Buy Now, Pay Later (BNPL): This is an umbrella term for payment models in which the customer receives the goods immediately and pays later—either through a one-off payment deferral or in instalments. Well-known providers include Klarna, Unzer, PayPal Pay Later, and Afterpay. With CCD II, BNPL is systematically included in the scope of consumer credit law for the first time.
Annual Percentage Rate (APR): The total cost of a loan, expressed as an annual percentage—this includes interest, processing fees, and other charges. Unlike the nominal interest rate, the APR reflects the actual cost to the borrower and is the key figure for comparing credit offers. When advertising financing options, the APR must be disclosed.
Standardised European Consumer Credit Information (SECCI): This is a mandatory form designed to present consumers with the key terms of a credit agreement in a standardised format before the contract is signed. It includes, among other things, the loan amount, duration, nominal interest rate, annual percentage rate (APR), total amount, and cancellation rights. CCD II retains the SECCI but adapts the form to include the new mandatory information.
Creditworthiness Assessment: The legally required check to determine whether the consumer is likely to be able to repay the loan. CCD II raises the standard for general consumer loans to the level that previously applied only to mortgage loans: a loan may only be granted if repayment is probable (§ 505a BGB). Certain data sources—such as social media data or health data—may no longer be used for this assessment.

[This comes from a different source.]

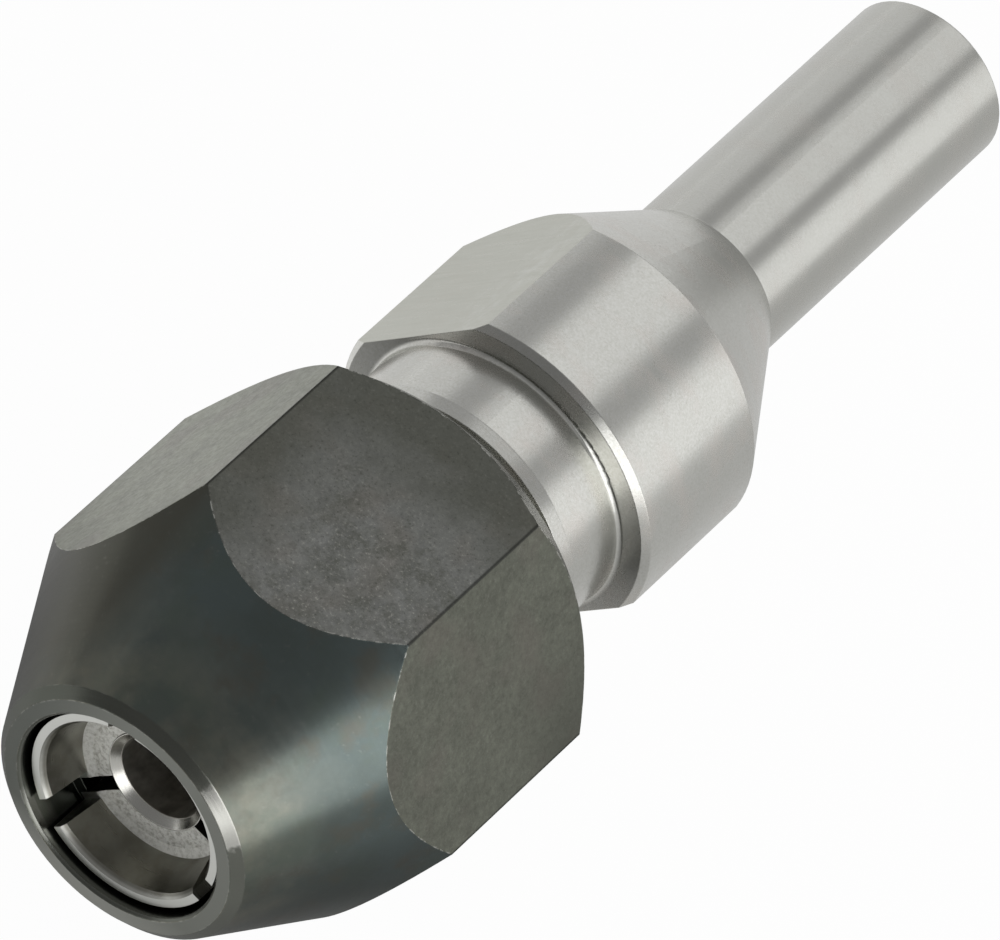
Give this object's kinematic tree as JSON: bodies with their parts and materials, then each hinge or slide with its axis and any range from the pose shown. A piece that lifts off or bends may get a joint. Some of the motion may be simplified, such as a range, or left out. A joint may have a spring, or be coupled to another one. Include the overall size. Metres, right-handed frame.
{
  "type": "router bit collet chuck",
  "caption": "Collet chuck extension for a router: a plain steel shank and a threaded nose with a black hex nut that closes a slotted spring collet on the bit.",
  "frame": {"origin": "on the common axis, at the root of the shank where the shoulder cone ends", "axes": "+X along the axis, from the nut's nose to the end of the shank; +Z square to the nut flat that faces up when it lies on the opposite flat"},
  "size_m": [0.0919, 0.034, 0.0296],
  "materials": {
    "chuck_body": "turned and ground, satin",
    "collet": "turned spring steel, satin",
    "bit_sleeve": "ground steel, satin",
    "collet_nut": "black oxide"
  },
  "bodies": {
    "chuck_body": {"chuck_body": "chuck_body"},
    "collet": {"collet": "collet", "bit_sleeve": "bit_sleeve"},
    "collet_nut": {"collet_nut": "collet_nut"}
  },
  "joints": [
    {"name": "collet_travel", "type": "slide", "parent": "chuck_body", "child": "collet", "axis": [-1, 0, 0], "range_m": [0, 0.0165]},
    {"name": "nut_turn", "type": "hinge", "parent": "collet", "child": "collet_nut", "pos_m": [-0.06435, 0, 0], "axis": [-1, 0, 0], "range_deg": [0, 3961]}
  ],
  "couplings": [
    {"joint": "nut_turn", "follows": "collet_travel", "rad_per_m": 4188.8}
  ]
}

Nominal Interest Rate: This is the basic interest rate applied to the disbursed loan amount, excluding additional costs. Unlike the annual percentage rate (APR), it does not include fees or other charges. When advertising financing offers, both the nominal interest rate and the APR must be shown so that the consumer is aware of the total cost.
Text Form (vs. Written Form): This is the legal minimum requirement for declarations where a handwritten signature is not necessary, as regulated in § 126b BGB. An email, a PDF in a customer account, or a digitally confirmed contract text satisfy the requirement for text form. CCD II lowers the formal requirements for general consumer loans from written form to text form—making fully digital contract conclusion possible. In practice, this means that for traditional consumer loans, a handwritten signature is no longer needed.
Right of Withdrawal and Maximum Withdrawal Period: Consumers can withdraw from credit agreements within 14 days. This period begins once the consumer has been properly informed about their right of withdrawal. Previously, if the information provided was incorrect, the right of withdrawal could be exercised indefinitely (“eternal withdrawal”). CCD II introduces a maximum limit: withdrawal is no longer possible after twelve months and 14 days from the conclusion of the contract.
§ 34k Trade Regulation Act (GewO) – Licensing Requirement for Credit Brokers: This is a newly introduced provision in the Trade Regulation Act, which creates an independent licensing requirement for the commercial brokering of consumer loans. The previous regulation in § 34c(1) No. 2 GewO is therefore repealed. An important exception applies to small and medium-sized enterprises that only finance their own sales. For larger merchants and platforms, the new licensing requirement may be relevant.
Are there legal differences between purchase on account, pay-in-3, or instalment payment? What does pay-in-3 count as; is it already a classic instalment payment, even if no interest is charged for it?
No, there are no differences. All of these payment methods will, in future, fall under CCD II and its extended requirements.